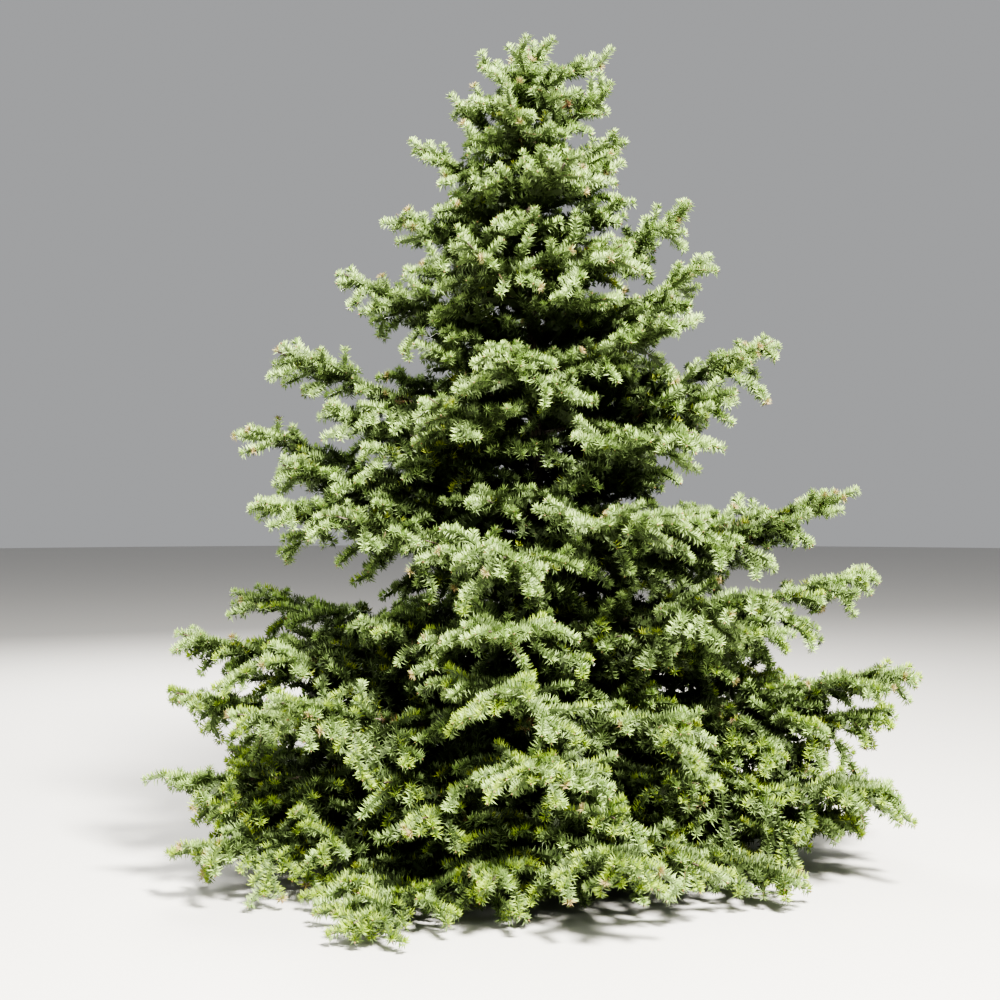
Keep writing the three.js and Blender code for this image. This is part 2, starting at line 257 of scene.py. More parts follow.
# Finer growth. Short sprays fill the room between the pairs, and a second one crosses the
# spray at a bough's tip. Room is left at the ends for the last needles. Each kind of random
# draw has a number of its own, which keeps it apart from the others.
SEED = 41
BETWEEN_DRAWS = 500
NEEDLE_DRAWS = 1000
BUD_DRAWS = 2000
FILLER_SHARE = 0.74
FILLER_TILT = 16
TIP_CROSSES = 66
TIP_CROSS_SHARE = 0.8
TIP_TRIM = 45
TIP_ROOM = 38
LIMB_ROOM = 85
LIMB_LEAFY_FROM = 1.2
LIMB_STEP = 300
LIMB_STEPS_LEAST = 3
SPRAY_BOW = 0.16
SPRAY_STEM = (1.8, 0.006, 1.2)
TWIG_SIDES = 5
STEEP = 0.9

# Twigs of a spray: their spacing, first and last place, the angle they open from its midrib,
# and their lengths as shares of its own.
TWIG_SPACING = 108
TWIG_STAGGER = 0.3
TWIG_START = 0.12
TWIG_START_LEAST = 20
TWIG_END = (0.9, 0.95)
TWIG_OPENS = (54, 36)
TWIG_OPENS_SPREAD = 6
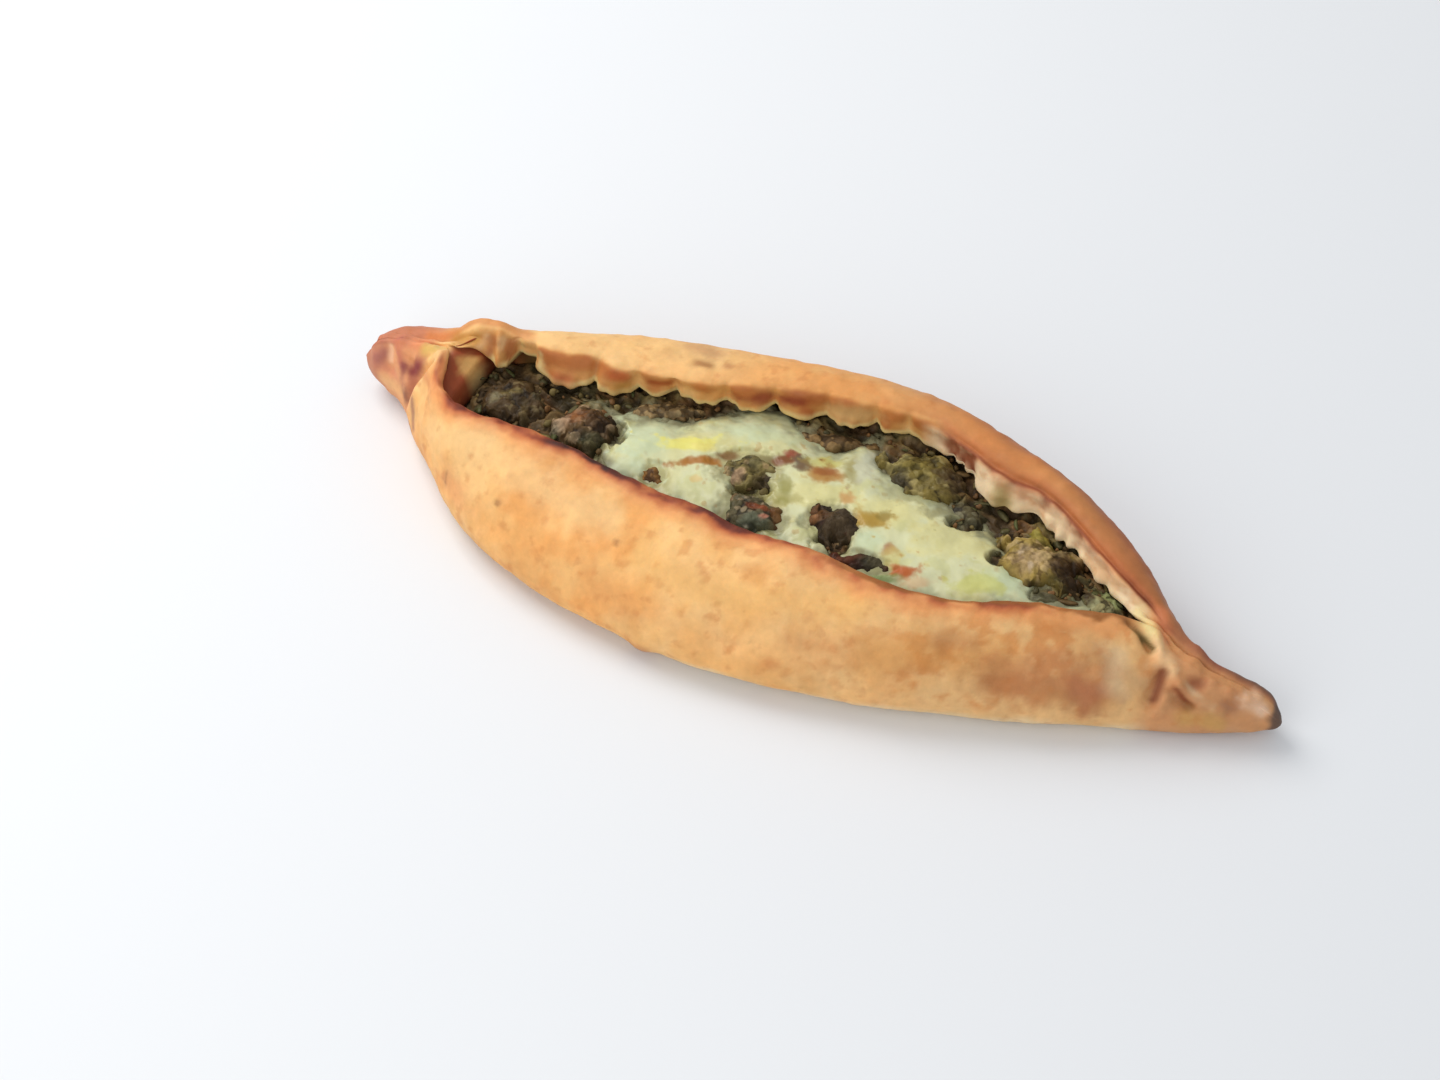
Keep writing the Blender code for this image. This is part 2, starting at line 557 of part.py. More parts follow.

**Your goal**
Restate the whole listing exactly, leaving out nothing.

**Written response**
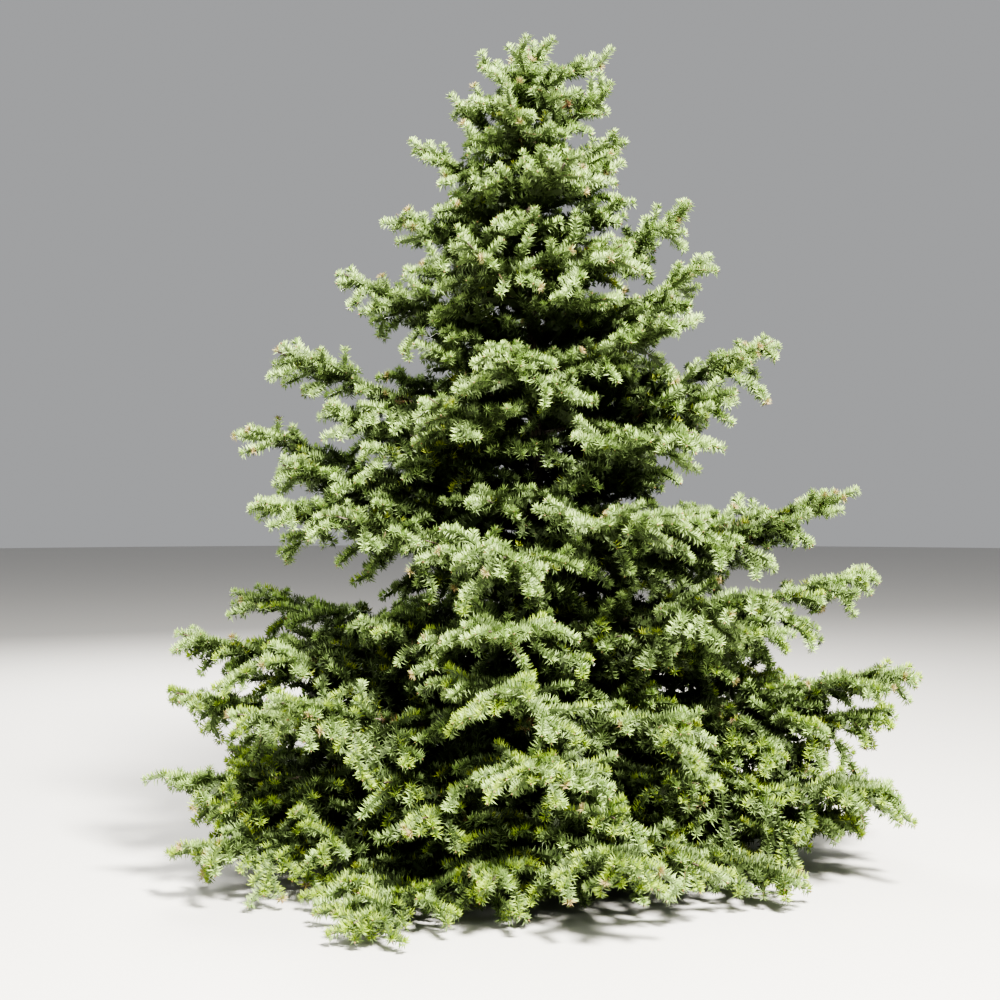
Keep writing the three.js and Blender code for this image. This is part 2, starting at line 257 of scene.py. More parts follow.
# Finer growth. Short sprays fill the room between the pairs, and a second one crosses the
# spray at a bough's tip. Room is left at the ends for the last needles. Each kind of random
# draw has a number of its own, which keeps it apart from the others.
SEED = 41
BETWEEN_DRAWS = 500
NEEDLE_DRAWS = 1000
BUD_DRAWS = 2000
FILLER_SHARE = 0.74
FILLER_TILT = 16
TIP_CROSSES = 66
TIP_CROSS_SHARE = 0.8
TIP_TRIM = 45
TIP_ROOM = 38
LIMB_ROOM = 85
LIMB_LEAFY_FROM = 1.2
LIMB_STEP = 300
LIMB_STEPS_LEAST = 3
SPRAY_BOW = 0.16
SPRAY_STEM = (1.8, 0.006, 1.2)
TWIG_SIDES = 5
STEEP = 0.9

# Twigs of a spray: their spacing, first and last place, the angle they open from its midrib,
# and their lengths as shares of its own.
TWIG_SPACING = 108
TWIG_STAGGER = 0.3
TWIG_START = 0.12
TWIG_START_LEAST = 20
TWIG_END = (0.9, 0.95)
TWIG_OPENS = (54, 36)
TWIG_OPENS_SPREAD = 6
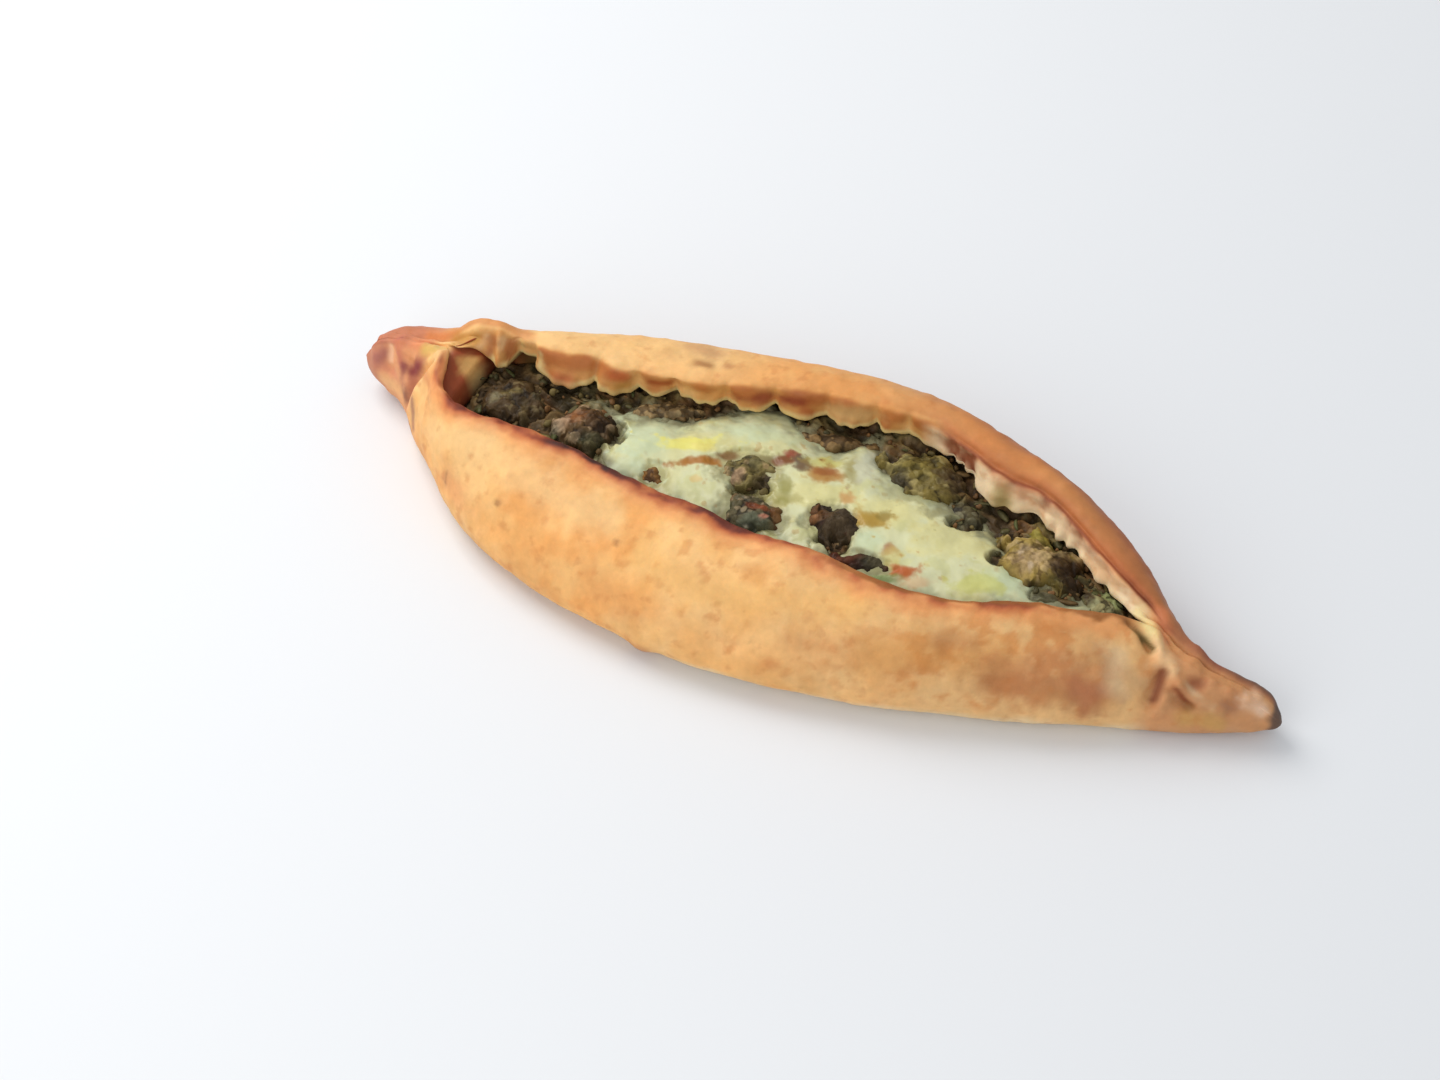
Keep writing the Blender code for this image. This is part 2, starting at line 557 of part.py. More parts follow.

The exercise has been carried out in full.